Relapse Prevention and the Evening Collapse
The family who slips for one night and the family who abandons the whole plan are not experiencing the same event. Relapse-prevention science exists because behavior change is rarely a straight line, and because the interpretation of a lapse often matters more than the lapse itself. That science is documented in humans. The dog-family extension is bounded, but it is hard to ignore because adult instability has consequences for the dog too. Mixed Evidence
What It Means
Marlatt's relapse-prevention model changed the tone of behavior-change work by insisting that relapse is a process rather than a moral collapse. People do not usually go from perfect consistency to permanent failure in one leap. They move through high-risk situations, coping breakdowns, and interpretive mistakes that make one lapse more likely to become a pattern.
The most relevant piece for puppy households is the Abstinence Violation Effect, or AVE. This is the tendency to interpret one slip as proof that the whole effort has failed. A family has one chaotic visitor evening, shouts too much at the door, abandons the threshold pause, lets the dog rehearse everything they have been trying to reduce, and then concludes, "We cannot do this anyway." The practical damage often comes less from the bad evening than from the story told afterward.

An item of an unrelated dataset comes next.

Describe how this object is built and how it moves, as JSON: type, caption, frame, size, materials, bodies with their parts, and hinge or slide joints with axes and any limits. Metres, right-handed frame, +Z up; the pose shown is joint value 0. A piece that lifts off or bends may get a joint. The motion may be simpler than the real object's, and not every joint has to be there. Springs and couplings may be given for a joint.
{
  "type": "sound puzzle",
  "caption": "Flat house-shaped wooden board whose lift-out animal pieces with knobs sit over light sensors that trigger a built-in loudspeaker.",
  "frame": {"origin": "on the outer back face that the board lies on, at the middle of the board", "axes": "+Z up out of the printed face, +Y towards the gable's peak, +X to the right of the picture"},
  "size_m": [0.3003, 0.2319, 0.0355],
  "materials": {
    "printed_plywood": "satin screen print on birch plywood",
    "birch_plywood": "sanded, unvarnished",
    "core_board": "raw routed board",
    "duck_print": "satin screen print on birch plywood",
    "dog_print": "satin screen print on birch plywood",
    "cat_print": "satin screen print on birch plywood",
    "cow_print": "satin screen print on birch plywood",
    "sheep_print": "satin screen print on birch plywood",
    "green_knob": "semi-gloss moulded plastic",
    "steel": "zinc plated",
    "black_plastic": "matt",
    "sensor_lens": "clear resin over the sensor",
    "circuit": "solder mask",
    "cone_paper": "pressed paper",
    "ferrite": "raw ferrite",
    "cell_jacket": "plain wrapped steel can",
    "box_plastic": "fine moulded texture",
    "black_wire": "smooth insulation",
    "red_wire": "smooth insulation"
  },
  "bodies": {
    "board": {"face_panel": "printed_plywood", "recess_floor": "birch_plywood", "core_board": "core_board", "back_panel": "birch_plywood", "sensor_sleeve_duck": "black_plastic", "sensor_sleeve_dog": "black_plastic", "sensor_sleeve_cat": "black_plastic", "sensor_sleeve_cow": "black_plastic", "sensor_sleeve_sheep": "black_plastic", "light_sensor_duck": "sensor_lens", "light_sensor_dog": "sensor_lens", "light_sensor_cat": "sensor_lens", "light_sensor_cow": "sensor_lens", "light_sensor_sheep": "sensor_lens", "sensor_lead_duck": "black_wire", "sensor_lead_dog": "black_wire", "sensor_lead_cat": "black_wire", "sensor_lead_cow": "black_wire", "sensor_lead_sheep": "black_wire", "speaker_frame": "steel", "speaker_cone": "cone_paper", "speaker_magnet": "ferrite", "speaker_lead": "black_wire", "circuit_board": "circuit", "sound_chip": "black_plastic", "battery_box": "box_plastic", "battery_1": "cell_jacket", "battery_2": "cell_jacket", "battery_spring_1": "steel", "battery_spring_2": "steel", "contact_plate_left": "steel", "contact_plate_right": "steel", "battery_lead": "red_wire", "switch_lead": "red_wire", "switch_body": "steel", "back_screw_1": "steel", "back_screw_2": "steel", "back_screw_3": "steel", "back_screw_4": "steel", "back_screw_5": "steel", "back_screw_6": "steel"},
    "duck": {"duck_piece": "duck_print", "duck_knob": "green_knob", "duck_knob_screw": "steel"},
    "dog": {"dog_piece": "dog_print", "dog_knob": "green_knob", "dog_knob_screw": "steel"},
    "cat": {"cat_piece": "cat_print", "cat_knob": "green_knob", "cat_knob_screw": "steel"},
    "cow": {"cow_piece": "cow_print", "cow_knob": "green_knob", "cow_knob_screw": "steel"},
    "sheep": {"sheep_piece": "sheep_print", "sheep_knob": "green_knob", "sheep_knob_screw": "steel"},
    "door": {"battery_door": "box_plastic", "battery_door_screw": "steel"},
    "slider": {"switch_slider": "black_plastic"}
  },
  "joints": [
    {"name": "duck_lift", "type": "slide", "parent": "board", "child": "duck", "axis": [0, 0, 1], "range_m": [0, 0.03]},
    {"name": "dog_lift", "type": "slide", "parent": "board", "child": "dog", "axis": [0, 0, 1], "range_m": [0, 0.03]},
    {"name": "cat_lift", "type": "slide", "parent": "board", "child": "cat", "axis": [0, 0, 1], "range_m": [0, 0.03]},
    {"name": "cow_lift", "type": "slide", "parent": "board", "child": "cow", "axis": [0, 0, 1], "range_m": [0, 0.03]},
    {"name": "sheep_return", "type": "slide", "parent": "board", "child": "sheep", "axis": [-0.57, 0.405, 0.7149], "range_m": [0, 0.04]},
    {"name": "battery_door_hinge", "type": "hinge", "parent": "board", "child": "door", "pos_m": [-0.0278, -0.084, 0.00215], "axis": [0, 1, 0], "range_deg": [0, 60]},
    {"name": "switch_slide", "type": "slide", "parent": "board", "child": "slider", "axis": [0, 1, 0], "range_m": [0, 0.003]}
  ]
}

That insight matters because puppy households live in frequent high-risk conditions. Evenings are dense. Children are tired. Adults are tired. Guests arrive. Work spills over. Weather narrows exercise options. The puppy may be entering the most activated portion of the day. In other words, the risk context is built into normal family life. A plan that treats lapses as extraordinary failures will produce unnecessary collapse.

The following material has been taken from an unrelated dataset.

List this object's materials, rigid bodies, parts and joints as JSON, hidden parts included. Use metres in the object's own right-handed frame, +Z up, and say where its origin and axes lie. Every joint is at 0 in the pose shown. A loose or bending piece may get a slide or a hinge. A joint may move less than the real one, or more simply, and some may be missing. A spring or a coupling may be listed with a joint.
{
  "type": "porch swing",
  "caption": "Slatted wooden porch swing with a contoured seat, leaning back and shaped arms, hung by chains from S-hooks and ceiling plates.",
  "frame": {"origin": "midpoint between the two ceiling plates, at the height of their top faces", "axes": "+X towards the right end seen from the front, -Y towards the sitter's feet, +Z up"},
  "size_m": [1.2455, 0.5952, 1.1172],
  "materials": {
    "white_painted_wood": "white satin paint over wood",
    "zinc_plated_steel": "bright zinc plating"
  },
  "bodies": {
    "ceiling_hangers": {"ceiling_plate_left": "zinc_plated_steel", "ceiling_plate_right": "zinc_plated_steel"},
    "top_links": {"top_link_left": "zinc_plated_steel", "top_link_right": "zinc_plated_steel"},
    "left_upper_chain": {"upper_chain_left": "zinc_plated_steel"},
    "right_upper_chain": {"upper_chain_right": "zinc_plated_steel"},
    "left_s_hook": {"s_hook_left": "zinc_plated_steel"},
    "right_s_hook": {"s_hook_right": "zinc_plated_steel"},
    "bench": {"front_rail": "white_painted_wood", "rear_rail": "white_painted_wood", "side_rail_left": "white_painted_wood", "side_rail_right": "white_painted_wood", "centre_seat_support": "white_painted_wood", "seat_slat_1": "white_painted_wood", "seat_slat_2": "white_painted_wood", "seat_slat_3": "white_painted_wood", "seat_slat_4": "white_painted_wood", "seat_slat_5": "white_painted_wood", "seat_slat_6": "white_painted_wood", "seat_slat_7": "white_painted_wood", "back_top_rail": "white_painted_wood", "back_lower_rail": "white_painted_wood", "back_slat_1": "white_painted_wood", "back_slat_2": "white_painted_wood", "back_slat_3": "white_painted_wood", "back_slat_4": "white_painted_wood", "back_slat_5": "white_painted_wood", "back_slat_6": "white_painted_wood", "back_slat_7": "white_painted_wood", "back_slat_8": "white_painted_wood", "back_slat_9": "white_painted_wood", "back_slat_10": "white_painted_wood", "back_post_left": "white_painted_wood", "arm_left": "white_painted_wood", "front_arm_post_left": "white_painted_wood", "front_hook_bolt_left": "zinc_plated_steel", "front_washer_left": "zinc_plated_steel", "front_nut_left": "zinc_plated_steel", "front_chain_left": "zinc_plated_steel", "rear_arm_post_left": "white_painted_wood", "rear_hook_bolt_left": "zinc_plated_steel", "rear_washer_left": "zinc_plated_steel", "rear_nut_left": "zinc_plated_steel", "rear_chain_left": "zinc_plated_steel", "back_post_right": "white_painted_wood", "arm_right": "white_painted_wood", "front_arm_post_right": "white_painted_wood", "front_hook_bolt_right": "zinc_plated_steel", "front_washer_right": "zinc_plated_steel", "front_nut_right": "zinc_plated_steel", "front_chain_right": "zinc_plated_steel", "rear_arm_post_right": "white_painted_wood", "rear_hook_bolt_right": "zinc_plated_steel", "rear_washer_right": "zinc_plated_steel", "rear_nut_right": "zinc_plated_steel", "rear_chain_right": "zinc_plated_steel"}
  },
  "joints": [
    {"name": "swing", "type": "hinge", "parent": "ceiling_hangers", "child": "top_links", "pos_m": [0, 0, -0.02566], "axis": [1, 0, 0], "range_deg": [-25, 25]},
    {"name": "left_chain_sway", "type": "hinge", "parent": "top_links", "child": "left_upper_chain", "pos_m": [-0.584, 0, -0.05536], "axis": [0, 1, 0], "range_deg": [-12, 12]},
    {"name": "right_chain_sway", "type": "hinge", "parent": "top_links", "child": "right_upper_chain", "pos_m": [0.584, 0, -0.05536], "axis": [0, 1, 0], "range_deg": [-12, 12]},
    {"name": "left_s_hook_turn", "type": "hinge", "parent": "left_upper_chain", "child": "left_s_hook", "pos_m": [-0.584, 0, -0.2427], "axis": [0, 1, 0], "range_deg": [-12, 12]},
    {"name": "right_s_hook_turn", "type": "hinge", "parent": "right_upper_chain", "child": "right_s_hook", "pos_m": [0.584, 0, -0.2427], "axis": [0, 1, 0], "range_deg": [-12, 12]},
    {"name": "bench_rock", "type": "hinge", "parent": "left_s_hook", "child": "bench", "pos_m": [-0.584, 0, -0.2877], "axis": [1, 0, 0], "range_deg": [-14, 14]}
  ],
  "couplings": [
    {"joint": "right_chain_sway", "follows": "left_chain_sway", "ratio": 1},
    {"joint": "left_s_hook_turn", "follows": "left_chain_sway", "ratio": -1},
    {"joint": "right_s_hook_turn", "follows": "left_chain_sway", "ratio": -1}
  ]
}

Kwasnicka's review helps by separating initiation from maintenance. The drivers that help people begin a new behavior are not always the same drivers that help them continue it months later. Early motivation decays. What takes over are satisfaction, identity integration, environmental support, and a sense that the new behavior still fits real life. That maps cleanly onto families who begin enthusiastically and then struggle once novelty fades.
The practical implication is that relapse prevention should be designed in advance, not invented after the first bad week. Families need a reset script before they need recovery. What happens after a chaotic reunion, a guest disaster, a week of work stress, or a regression in adolescence? If the answer has not been decided, the old pattern usually returns because it is already more available.

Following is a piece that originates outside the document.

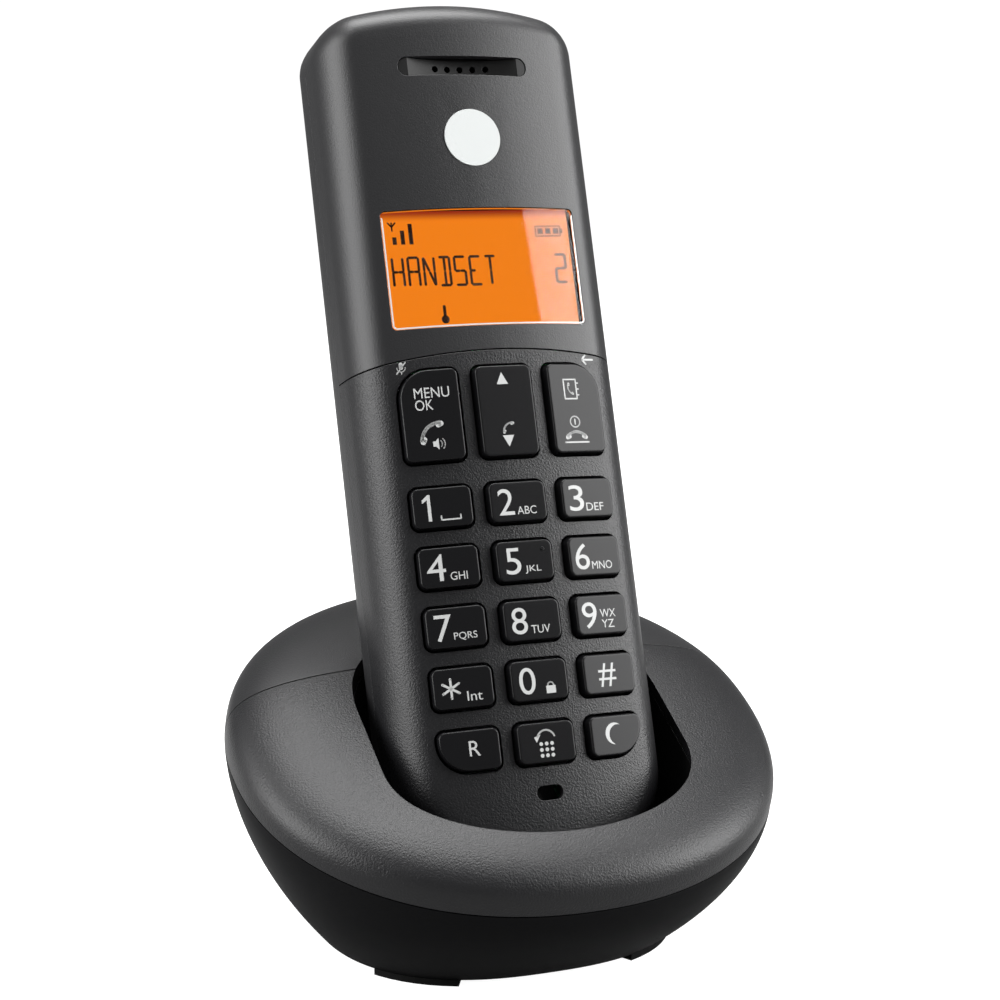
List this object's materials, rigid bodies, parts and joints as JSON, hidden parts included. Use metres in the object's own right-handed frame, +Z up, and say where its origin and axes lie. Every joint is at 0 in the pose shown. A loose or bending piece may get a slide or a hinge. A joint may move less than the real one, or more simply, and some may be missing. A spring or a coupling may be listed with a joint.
{
  "type": "cordless phone with base",
  "caption": "Cordless phone: slim crowned handset with keypad and orange screen, leaning back in an oval charging base.",
  "frame": {"origin": "on the surface the base stands on, under the middle of the whole object's footprint, in its left-right symmetry plane", "axes": "+Z up, -Y is the front that the keys face, +X to the right of someone facing the keys"},
  "size_m": [0.1024, 0.094, 0.171],
  "materials": {
    "smooth_black": "satin",
    "textured_black": "fine texture",
    "lower_black": "dull",
    "key_black": "satin with white printed legends",
    "inner_black": "matte",
    "foot_rubber": "matte",
    "badge_white": "gloss",
    "clear_lens": "gloss",
    "orange_screen": "backlit",
    "light_guide": "clear",
    "grey_rubber": "matte",
    "circuit_board": "satin",
    "tin_plate": "satin",
    "gold_contact": "satin",
    "cell_wrap": "printed sleeve",
    "speaker_grey": "matte"
  },
  "bodies": {
    "base": {"base_bottom_housing": "lower_black", "base_front_cover": "textured_black", "base_rear_cover": "smooth_black", "cradle_well": "inner_black", "base_feet": "foot_rubber", "base_pcb": "circuit_board", "base_shield_can": "tin_plate", "line_socket": "inner_black", "power_socket": "inner_black", "page_switch": "speaker_grey", "base_screws": "tin_plate"},
    "charge_contact_left": {"charge_contact_left": "gold_contact"},
    "charge_contact_right": {"charge_contact_right": "gold_contact"},
    "page_button": {"page_button": "key_black"},
    "handset": {"handset_upper_cover": "smooth_black", "handset_lower_cover": "textured_black", "handset_back_housing": "smooth_black", "badge_disc": "badge_white", "display_lens": "clear_lens", "lcd_panel": "orange_screen", "lcd_light_guide": "light_guide", "lcd_frame": "inner_black", "handset_pcb": "circuit_board", "handset_shield_can": "tin_plate", "keypad_membrane": "grey_rubber", "earpiece_grille": "inner_black", "earpiece_speaker": "speaker_grey", "ringer_speaker": "speaker_grey", "microphone": "speaker_grey", "battery_cell_a": "cell_wrap", "battery_cell_b": "cell_wrap", "battery_springs": "tin_plate", "battery_plates": "tin_plate", "handset_charge_pads": "gold_contact", "handset_screws": "tin_plate"},
    "battery_door": {"battery_door": "smooth_black"},
    "key_menu_talk": {"key_menu_talk": "key_black"},
    "key_up_down": {"key_up_down": "key_black"},
    "key_book_end": {"key_book_end": "key_black"},
    "key_1": {"key_1": "key_black"},
    "key_2": {"key_2": "key_black"},
    "key_3": {"key_3": "key_black"},
    "key_4": {"key_4": "key_black"},
    "key_5": {"key_5": "key_black"},
    "key_6": {"key_6": "key_black"},
    "key_7": {"key_7": "key_black"},
    "key_8": {"key_8": "key_black"},
    "key_9": {"key_9": "key_black"},
    "key_star": {"key_star": "key_black"},
    "key_0": {"key_0": "key_black"},
    "key_hash": {"key_hash": "key_black"},
    "key_recall": {"key_recall": "key_black"},
    "key_redial": {"key_redial": "key_black"},
    "key_night": {"key_night": "key_black"}
  },
  "joints": [
    {"name": "handset_lift", "type": "slide", "parent": "base", "child": "handset", "axis": [0, 0.342, 0.9397], "range_m": [0, 0.075]},
    {"name": "battery_door_slide", "type": "slide", "parent": "handset", "child": "battery_door", "axis": [0, -0.342, -0.9397], "range_m": [0, 0.006]},
    {"name": "page_button_press", "type": "slide", "parent": "base", "child": "page_button", "axis": [0, 0.1167, -0.9932], "range_m": [0, 0.0008], "stiffness_N_per_m": 1200, "springref_m": -0.0002},
    {"name": "charge_contact_left_press", "type": "slide", "parent": "base", "child": "charge_contact_left", "axis": [0, -0.342, -0.9397], "range_m": [0, 0.0008], "stiffness_N_per_m": 600, "springref_m": -0.0003},
    {"name": "charge_contact_right_press", "type": "slide", "parent": "base", "child": "charge_contact_right", "axis": [0, -0.342, -0.9397], "range_m": [0, 0.0008], "stiffness_N_per_m": 600, "springref_m": -0.0003},
    {"name": "key_menu_talk_rock", "type": "hinge", "parent": "handset", "child": "key_menu_talk", "pos_m": [-0.01331, 0.00125, 0.09737], "axis": [0.9866, -0.1531, 0.0557], "range_deg": [-3.5, 3.5], "stiffness_Nm_per_rad": 0.12},
    {"name": "key_up_down_rock", "type": "hinge", "parent": "handset", "child": "key_up_down", "pos_m": [0, -0.00071, 0.09808], "axis": [1, 0, 0], "range_deg": [-3.5, 3.5], "stiffness_Nm_per_rad": 0.12},
    {"name": "key_book_end_rock", "type": "hinge", "parent": "handset", "child": "key_book_end", "pos_m": [0.01331, 0.00125, 0.09737], "axis": [0.9866, 0.1531, -0.0557], "range_deg": [-3.5, 3.5], "stiffness_Nm_per_rad": 0.12},
    {"name": "key_1_press", "type": "slide", "parent": "handset", "child": "key_1", "axis": [0.1629, 0.9271, -0.3374], "range_m": [0, 0.0007], "stiffness_N_per_m": 1500, "springref_m": -0.0002},
    {"name": "key_2_press", "type": "slide", "parent": "handset", "child": "key_2", "axis": [0, 0.9397, -0.342], "range_m": [0, 0.0007], "stiffness_N_per_m": 1500, "springref_m": -0.0002},
    {"name": "key_3_press", "type": "slide", "parent": "handset", "child": "key_3", "axis": [-0.1629, 0.9271, -0.3374], "range_m": [0, 0.0007], "stiffness_N_per_m": 1500, "springref_m": -0.0002},
    {"name": "key_4_press", "type": "slide", "parent": "handset", "child": "key_4", "axis": [0.1629, 0.9271, -0.3374], "range_m": [0, 0.0007], "stiffness_N_per_m": 1500, "springref_m": -0.0002},
    {"name": "key_5_press", "type": "slide", "parent": "handset", "child": "key_5", "axis": [0, 0.9397, -0.342], "range_m": [0, 0.0007], "stiffness_N_per_m": 1500, "springref_m": -0.0002},
    {"name": "key_6_press", "type": "slide", "parent": "handset", "child": "key_6", "axis": [-0.1629, 0.9271, -0.3374], "range_m": [0, 0.0007], "stiffness_N_per_m": 1500, "springref_m": -0.0002},
    {"name": "key_7_press", "type": "slide", "parent": "handset", "child": "key_7", "axis": [0.1629, 0.9271, -0.3374], "range_m": [0, 0.0007], "stiffness_N_per_m": 1500, "springref_m": -0.0002},
    {"name": "key_8_press", "type": "slide", "parent": "handset", "child": "key_8", "axis": [0, 0.9397, -0.342], "range_m": [0, 0.0007], "stiffness_N_per_m": 1500, "springref_m": -0.0002},
    {"name": "key_9_press", "type": "slide", "parent": "handset", "child": "key_9", "axis": [-0.1629, 0.9271, -0.3374], "range_m": [0, 0.0007], "stiffness_N_per_m": 1500, "springref_m": -0.0002},
    {"name": "key_star_press", "type": "slide", "parent": "handset", "child": "key_star", "axis": [0.1629, 0.9271, -0.3374], "range_m": [0, 0.0007], "stiffness_N_per_m": 1500, "springref_m": -0.0002},
    {"name": "key_0_press", "type": "slide", "parent": "handset", "child": "key_0", "axis": [0, 0.9397, -0.342], "range_m": [0, 0.0007], "stiffness_N_per_m": 1500, "springref_m": -0.0002},
    {"name": "key_hash_press", "type": "slide", "parent": "handset", "child": "key_hash", "axis": [-0.1629, 0.9271, -0.3374], "range_m": [0, 0.0007], "stiffness_N_per_m": 1500, "springref_m": -0.0002},
    {"name": "key_recall_press", "type": "slide", "parent": "handset", "child": "key_recall", "axis": [0.1629, 0.9271, -0.3374], "range_m": [0, 0.0007], "stiffness_N_per_m": 1500, "springref_m": -0.0002},
    {"name": "key_redial_press", "type": "slide", "parent": "handset", "child": "key_redial", "axis": [0, 0.9397, -0.342], "range_m": [0, 0.0007], "stiffness_N_per_m": 1500, "springref_m": -0.0002},
    {"name": "key_night_press", "type": "slide", "parent": "handset", "child": "key_night", "axis": [-0.1629, 0.9271, -0.3374], "range_m": [0, 0.0007], "stiffness_N_per_m": 1500, "springref_m": -0.0002}
  ]
}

A reset script can be surprisingly modest. For one day, reduce goals to calm greetings, quiet meals, and one clean bedtime sequence. Re-stage the leash and the gate. Re-establish the threshold pause. Drop unnecessary verbal commentary. Use the mat again at arrivals. The aim is not to compensate with a bigger emotional speech. The aim is to rebuild cue structure fast enough that the lapse does not become a new routine.
This is one place where habit science and relapse science meet. Habits become easier with repetition, but older patterns also remain available, especially under stress. That means families do not need to panic when a previous reactive style resurfaces. They need to notice it early and deliberately re-strengthen the newer sequence before the old one recaptures too much ground.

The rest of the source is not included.